De todo modo, estão no G-20 o bloco dos chamados países ricos, que se organizam no G-7 (EUA, Japão, Alemanha, França, Grã-Bretanha, Itália e Canadá) + 2 (Austrália e Coreia do Sul) + União Europeia, e o bloco dos chamados países emergentes (em desenvolvimento ou subdesenvolvidos), que se organizam no BRICS (China, Índia, Rússia, Brasil e África do Sul) + BRICS ampliado (Arábia Saudita, Turquia e Indonésia) + 2 (México e Argentina) + União Africana. Dois mundos distintos e interesses diversos, mas propósitos comuns unindo a turma do “andar de cima” de cada um desses países.
E em que contexto o G20 se reúne? Num momento em que o planeta vive uma espécie de prorrogação da chamada fase senil do sistema capitalista. Nada mais tendo a oferecer à humanidade (já o teve), o capitalismo, para se perpetuar, lança mão de todos os recursos.
A inexorável tendência de queda da taxa de lucro, que sempre ameaçou a acumulação do capital, tem sido driblada pelo avanço da economia fictícia, expressa numa extrema financeirização; e na economia real, pela violenta precarização das relações de trabalho.
Dessa forma, a concentração da renda e da riqueza passa a ser uma condição sine qua non para a sobrevivência do sistema.

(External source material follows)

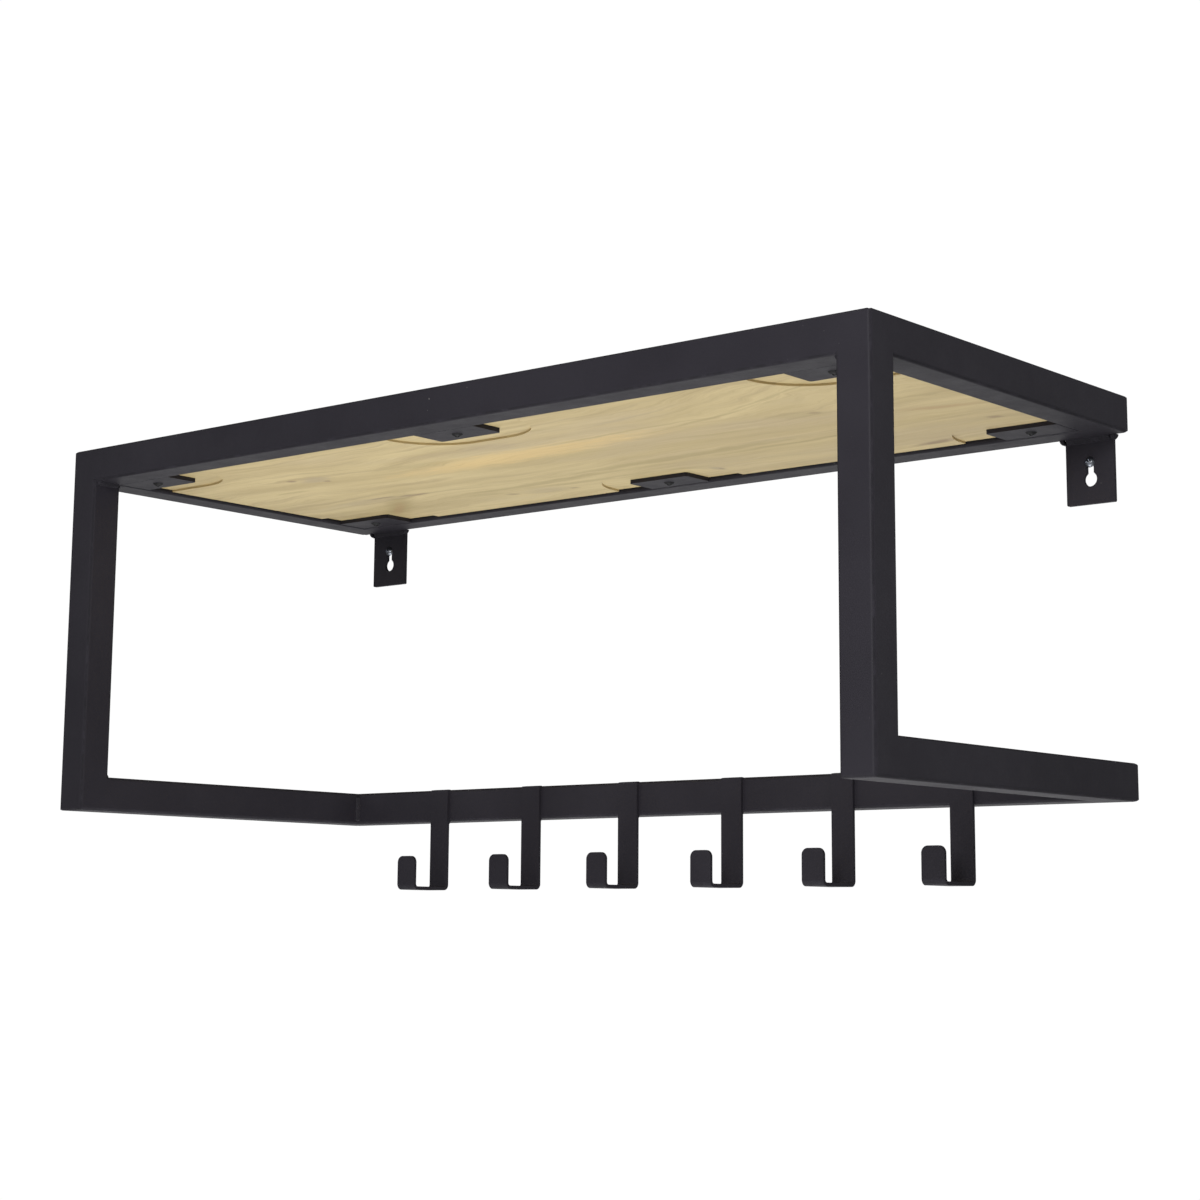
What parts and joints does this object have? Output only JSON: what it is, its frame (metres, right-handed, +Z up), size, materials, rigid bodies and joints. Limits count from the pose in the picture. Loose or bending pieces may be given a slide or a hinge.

A proposta de taxar os super ricos em 2% para acabar com a pobreza tende a ser mais uma conversinha para fazer boi dormir.
E o que dizer do combate às mudanças climáticas, quando a principal potência mundial aprofunda a exploração de combustíveis fósseis (petróleo e gás), notadamente o xisto betuminoso através do fraturamento das rochas, processo ultra degradante do meio ambiente?
E até o carvão mineral vem ressuscitando, estimulado pela gigantesca demanda chinesa, sendo a “simpática” Austrália sua maior fornecedora, com nada menos que 400 milhões de toneladas anuais. Até mesmo o Brasil vai nessa onda e dificilmente deixará de iniciar a exploração do petróleo na Foz do Amazonas, pois, afinal, também seguimos o que é ditado pela lógica da acumulação capitalista.
E para que os dois preceitos se mantenham, há que vigorar no planeta uma governança que os garantam. Por isso a governança global, comandada pelas potências capitalistas, visa a defesa das grandes corporações financeiras, industriais e das big techs.
Potência alguma abrirá mão de privilégios por vontade própria, ou seja, não haverá ampliação no número de membros permanentes do Conselho de Segurança da ONU e tampouco o fim do direito de veto.
Lula está praticamente sozinho nessa batalha perdida. Talvez tenha apenas a mexicana Cláudia Sheinbaum como parceira sincera. Da cúpula sairá um documento supimpa, os social-democratas Scholz e Starmer hipocritamente o saudarão, o “pato manco” Biden, Xi Jinping, Modi, Macron e os demais farão cara de paisagem e concordarão, apenas para torná-lo letra morta mais adiante.
Podemos e devemos sonhar com um mundo mais justo, livre da opressão e da exploração, só não podemos ter a ilusão de que isso virá de acordos com os inimigos de classe. O sonho nos move, mas a ilusão nos paralisa!